- _Dataset section_:

--------------------------------

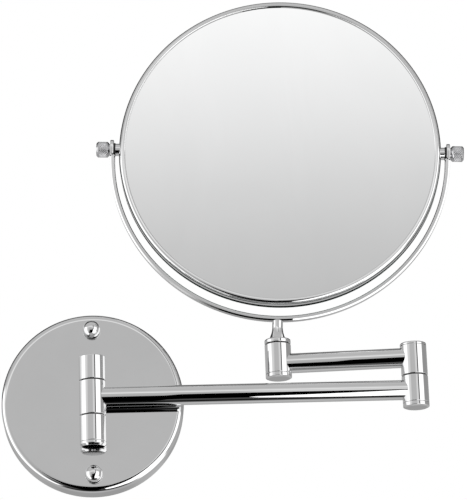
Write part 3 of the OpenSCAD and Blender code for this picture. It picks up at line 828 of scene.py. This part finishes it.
def build():
    wall_plate()
    dome_nuts()
    knuckle("knuckle_upper", "upper_knuckle", UPPER_FOOT_RISE)
    knuckle("knuckle_lower", "lower_knuckle", LOWER_FOOT_RISE)
    cap("wall_cap_low", "wall_post_cap", "wall_mount", WALL_POST, CAP_CHAMFER)
    hub("hub_wall", "wall_hub", "long_arm", WALL_POST)
    arm("long_tube_coped", "long_tube", "long_arm", WALL_POST, ELBOW)
    hub("hub_elbow_low", "elbow_lower_hub", "long_arm", ELBOW)
    cap("elbow_cap_low", "elbow_bottom_cap", "long_arm", ELBOW)
    hub("hub_elbow_high", "elbow_upper_hub", "short_arm", ELBOW)
    elbow_top_cap()
    arm("short_tube_coped", "short_tube", "short_arm", ELBOW, SWIVEL)
    hub("hub_swivel", "swivel_hub", "short_arm", SWIVEL)
    cap("swivel_cap_low", "swivel_bottom_cap", "short_arm", SWIVEL)
    swivel_cap()
    flared_stem()
    yoke()
    frame_band()
    rear_bezel()
    glass("glass_plain", "front_glass", True, False)
    glass("glass_magnifying", "rear_glass", False, True)
    tilt_parts()
    knob("knob_left_knurled", "left_knob", "knob_left", -1)
    knob("knob_right_knurled", "right_knob", "knob_right", 1)


build()

CAD_FINISHES = {
    ZINC: ["fixing_bar", "plate_studs", "knuckle_screws", "wall_bolt", "elbow_bolt", "elbow_lock_nut",
           "swivel_spindle", "swivel_lock_nut"],
    SPRING: ["elbow_wave_washer", "swivel_wave_washer"],
    NYLON: ["wall_bushes", "elbow_bushes", "swivel_bushes"],
    FOAM: ["glass_spacer"],
}
for finish, names in CAD_FINISHES.items():
    for node_name in names:
        data = frame["nodes"][node_name].data
        data.materials.clear()
        data.materials.append(finish)


# ---- studio ----

CAMERA_TURN, CAMERA_LIFT, CAMERA_ROLL = -2.95, 17.18, 1.98    # degrees
CAMERA_LENS, CAMERA_SENSOR = 173.8, 36                        # millimetres
CAMERA_DISTANCE = 1.55838
AIM = Vector((0.0921, 0, 0.10295))
FLOOR_Z = -0.75
FLOOR_REACH = 14


class World(Maker):
    """The studio around the object, as light from each direction."""

    def __init__(self):
        world = bpy.data.worlds.new("studio")
        bpy.context.scene.world = world
        world.use_nodes = True
        self.tree = world.node_tree
        self.tree.nodes.clear()
        coords = self.add("ShaderNodeTexCoord")
        split = self.add("ShaderNodeSeparateXYZ")
        self.link(coords.outputs["Generated"], split.inputs[0])
        x, y, z = split.outputs
        front = self.sum(y, -1.0, "MULTIPLY")
        self.side = self.degrees(self.sum(x, front, "ARCTAN2"))      # 0 in front, 90 to the right
        self.over = self.degrees(self.sum(z, front, "ARCTAN2"))      # 0 in front, 90 overhead, 180 behind
        lift = self.add("ShaderNodeMath", operation="ARCSINE")
        self.link(z, lift.inputs[0])
        self.lift = self.degrees(lift.outputs[0])                    # height over the horizon

    def degrees(self, value):
        return self.sum(value, 180 / math.pi, "MULTIPLY")

    def step(self, value, at, soft):
        node = self.add("ShaderNodeMapRange", interpolation_type="SMOOTHSTEP")
        node.inputs["From Min"].default_value = at - soft
        node.inputs["From Max"].default_value = at + soft
        self.link(value, node.inputs["Value"])
        return node.outputs["Result"]

    def between(self, value, low, high, soft):
        return self.sum(self.step(value, low, soft), self.step(value, high, soft), "SUBTRACT")

    def mask(self, side, lift, soft):
        across, up = self.between(self.side, *side, soft), self.between(self.lift, *lift, soft)
        return self.sum(across, up, "MULTIPLY")

    def over_with(self, below, mask, level):
        node = self.add("ShaderNodeMix", data_type="FLOAT")
        self.link(mask, node.inputs[0])
        self.link(below, node.inputs[2])
        node.inputs[3].default_value = level
        return node.outputs[0]


def studio_world():
    """The light that the chrome and the glass reflect. The camera sees plain white behind the object."""
    w = World()
    turn = w.add("ShaderNodeMapRange")
    turn.inputs["From Min"].default_value = -180
    turn.inputs["From Max"].default_value = 180
    w.link(w.over, turn.inputs["Value"])
    # light by direction: 0 in front, 90 overhead, 180 behind, -90 below
    arch = [(-180, 0.36), (-165, 0.38), (-150, 0.49), (-130, 0.53), (-119, 0.66), (-112, 0.58),
            (-104, 0.34), (-97, 0.12), (-92, 0.0), (-82, 0.01), (-75, 0.04), (-68, 0.11), (-56, 0.07),
            (-48, 0.08), (-20, 0.5), (4, 0.55), (10, 0.59), (15.5, 0.59), (17.2, 0.575), (19.4, 0.73),
            (21.9, 0.96), (24, 1.1), (30, 0.8), (48, 0.57), (73, 0.62), (94, 0.6), (101, 0.16),
            (116, 0.07), (127, 0.25), (150, 0.33), (176, 0.36)]
    dome = w.ramp(turn.outputs["Result"], [((a + 180) / 360, (v, v, v)) for a, v in arch])
    light = w.add("ShaderNodeRGBToBW")
    w.link(dome, light.inputs[0])
    level = light.outputs[0]
    # patches of other light: from and to sideways, from and to in height, softness of the edge, light
    for side, lift, soft, shine in (
            ((76, 176), (4, 60), 3, 0.36),
            ((76, 170), (-60, 4), 3, 0.5),
            ((-168, -104), (-60, 60), 4, 0.5),
            ((72, 112), (-54, -26), 3, 1.4),
            ((118, 165), (16.2, 62), 1, 0.02),
            ((-165, -118), (16.2, 62), 1, 0.02),
            ((-104, -61), (-62, 23), 4, 1.5),
            ((-61, -44), (-40, 26), 7, 0.82),
            ((3.2, 20), (-2, 16.6), 1, 0.82),
            ((20.5, 28.5), (-2, 42), 1, 0.05),
            ((29.5, 72), (-62, 19), 1, 1.5)):
        level = w.over_with(level, w.mask(side, lift, soft), shine)
    seen = w.add("ShaderNodeLightPath")
    shown = w.add("ShaderNodeMix", data_type="FLOAT")
    w.link(seen.outputs["Is Camera Ray"], shown.inputs[0])
    w.link(level, shown.inputs[2])
    shown.inputs[3].default_value = 1.0
    background = w.add("ShaderNodeBackground")
    w.link(shown.outputs[0], background.inputs["Color"])
    out = w.add("ShaderNodeOutputWorld")
    w.link(background.outputs[0], out.inputs["Surface"])


def card(name, y, corners, level):
    """An upright studio card that only shows in reflections: a black flag or a white reflector."""
    mesh = bpy.data.meshes.new(name)
    mesh.from_pydata([(x, y, z) for x, z in corners], [], [range(len(corners))])
    piece = bpy.data.objects.new(name, mesh)
    bpy.context.scene.collection.objects.link(piece)
    m = Maker(name)
    m.set(Base_Color=(0, 0, 0, 1), Roughness=1.0, Specular_IOR_Level=0.0,
          Emission_Color=(1, 1, 1, 1), Emission_Strength=level)
    mesh.materials.append(m.material)
    piece.visible_camera = False
    piece.visible_diffuse = False
    piece.visible_shadow = False


def floor():
    """A wide pale floor well under the wall-hung object."""
    bm = bmesh.new()
    bmesh.ops.create_grid(bm, x_segments=8, y_segments=8, size=FLOOR_REACH)
    mesh = bpy.data.meshes.new("floor")
    bm.to_mesh(mesh)
    bm.free()
    mesh.transform(Matrix.Translation((0, 0, FLOOR_Z)))
    piece = bpy.data.objects.new("floor", mesh)
    bpy.context.scene.collection.objects.link(piece)
    m = Maker("floor_paint")
    speck = m.noise(m.place(), 3, 4)
    m.link(m.ramp(speck, [(0.3, (0.86, 0.86, 0.86)), (0.7, (0.9, 0.9, 0.9))]), m.shader.inputs["Base Color"])
    m.link(m.spread(speck, 0.6, 0.8), m.shader.inputs["Roughness"])
    mesh.materials.append(m.material)
    piece.visible_glossy = False


def soft_light():
    """A large overhead softbox, for the floor's soft shade and the plastics."""
    light = bpy.data.lights.new("overhead_softbox", "AREA")
    light.shape = "RECTANGLE"
    light.size, light.size_y = 2.4, 1.8
    light.energy = 45
    lamp = bpy.data.objects.new("overhead_softbox", light)
    lamp.location = (0.3, -1.0, 2.4)
    lamp.rotation_euler = (Vector((0.1, 0, 0)) - lamp.location).to_track_quat("-Z", "Y").to_euler()
    lamp.visible_glossy = False
    lamp.visible_camera = False
    bpy.context.scene.collection.objects.link(lamp)


def camera():
    """Looks up at the mirror from a little below it, with a slight turn and roll."""
    azimuth, lift, roll = (math.radians(a) for a in (CAMERA_TURN, CAMERA_LIFT, CAMERA_ROLL))
    look = Vector((-math.sin(azimuth) * math.cos(lift), math.cos(azimuth) * math.cos(lift), math.sin(lift)))
    right = Vector((math.cos(azimuth), math.sin(azimuth), 0))
    up = right.cross(look)
    rolled_right = right * math.cos(roll) - up * math.sin(roll)
    rolled_up = right * math.sin(roll) + up * math.cos(roll)
    data = bpy.data.cameras.new("camera")
    data.sensor_width = CAMERA_SENSOR
    data.lens = CAMERA_LENS
    cam = bpy.data.objects.new("camera", data)
    cam.matrix_world = axes_matrix(AIM - look * CAMERA_DISTANCE, rolled_right, rolled_up, -look)
    bpy.context.scene.collection.objects.link(cam)
    bpy.context.scene.camera = cam


studio_world()
card("black_flag", -0.79, [(-0.35, -1.25), (0.45, -1.25), (0.45, -0.03), (0.12, -0.03), (0.075, -0.05),
                           (0.06, -0.2), (-0.35, -0.2)], 0.0)
card("near_flag", -0.35, [(-0.2, -1.6), (0.06, -1.6), (0.06, -0.6), (0.085, -0.4), (0.128, -0.2),
                          (0.128, -0.115), (-0.1, -0.115), (-0.1, -0.22), (-0.2, -0.35)], 0.0)
card("white_reflector", -0.78, [(0.165, -1.0), (0.2, -1.44), (0.42, -2.6), (1.3, -2.6), (1.3, -0.15),
                                (0.285, -0.15), (0.24, -0.41), (0.2, -0.63), (0.165, -0.85)], 1.6)
floor()
soft_light()
camera()

bpy.context.scene.view_settings.view_transform = "Standard"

--------------------------------

- _Task requirements_:
Reproduce, please, the lines of the material from its first line down to the line containing "data.materials.append(finish)", keeping both ends and nothing beyond them.

- _Solution below_:
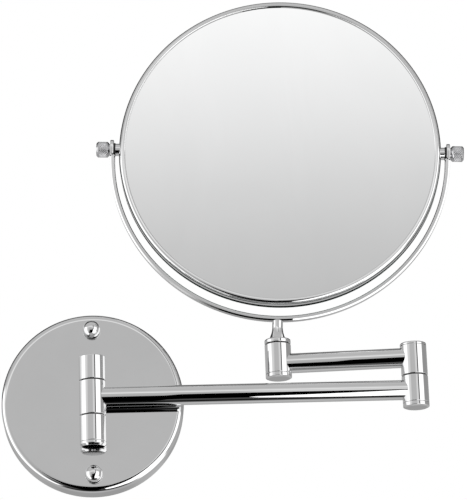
Write part 3 of the OpenSCAD and Blender code for this picture. It picks up at line 828 of scene.py. This part finishes it.
def build():
    wall_plate()
    dome_nuts()
    knuckle("knuckle_upper", "upper_knuckle", UPPER_FOOT_RISE)
    knuckle("knuckle_lower", "lower_knuckle", LOWER_FOOT_RISE)
    cap("wall_cap_low", "wall_post_cap", "wall_mount", WALL_POST, CAP_CHAMFER)
    hub("hub_wall", "wall_hub", "long_arm", WALL_POST)
    arm("long_tube_coped", "long_tube", "long_arm", WALL_POST, ELBOW)
    hub("hub_elbow_low", "elbow_lower_hub", "long_arm", ELBOW)
    cap("elbow_cap_low", "elbow_bottom_cap", "long_arm", ELBOW)
    hub("hub_elbow_high", "elbow_upper_hub", "short_arm", ELBOW)
    elbow_top_cap()
    arm("short_tube_coped", "short_tube", "short_arm", ELBOW, SWIVEL)
    hub("hub_swivel", "swivel_hub", "short_arm", SWIVEL)
    cap("swivel_cap_low", "swivel_bottom_cap", "short_arm", SWIVEL)
    swivel_cap()
    flared_stem()
    yoke()
    frame_band()
    rear_bezel()
    glass("glass_plain", "front_glass", True, False)
    glass("glass_magnifying", "rear_glass", False, True)
    tilt_parts()
    knob("knob_left_knurled", "left_knob", "knob_left", -1)
    knob("knob_right_knurled", "right_knob", "knob_right", 1)


build()

CAD_FINISHES = {
    ZINC: ["fixing_bar", "plate_studs", "knuckle_screws", "wall_bolt", "elbow_bolt", "elbow_lock_nut",
           "swivel_spindle", "swivel_lock_nut"],
    SPRING: ["elbow_wave_washer", "swivel_wave_washer"],
    NYLON: ["wall_bushes", "elbow_bushes", "swivel_bushes"],
    FOAM: ["glass_spacer"],
}
for finish, names in CAD_FINISHES.items():
    for node_name in names:
        data = frame["nodes"][node_name].data
        data.materials.clear()
        data.materials.append(finish)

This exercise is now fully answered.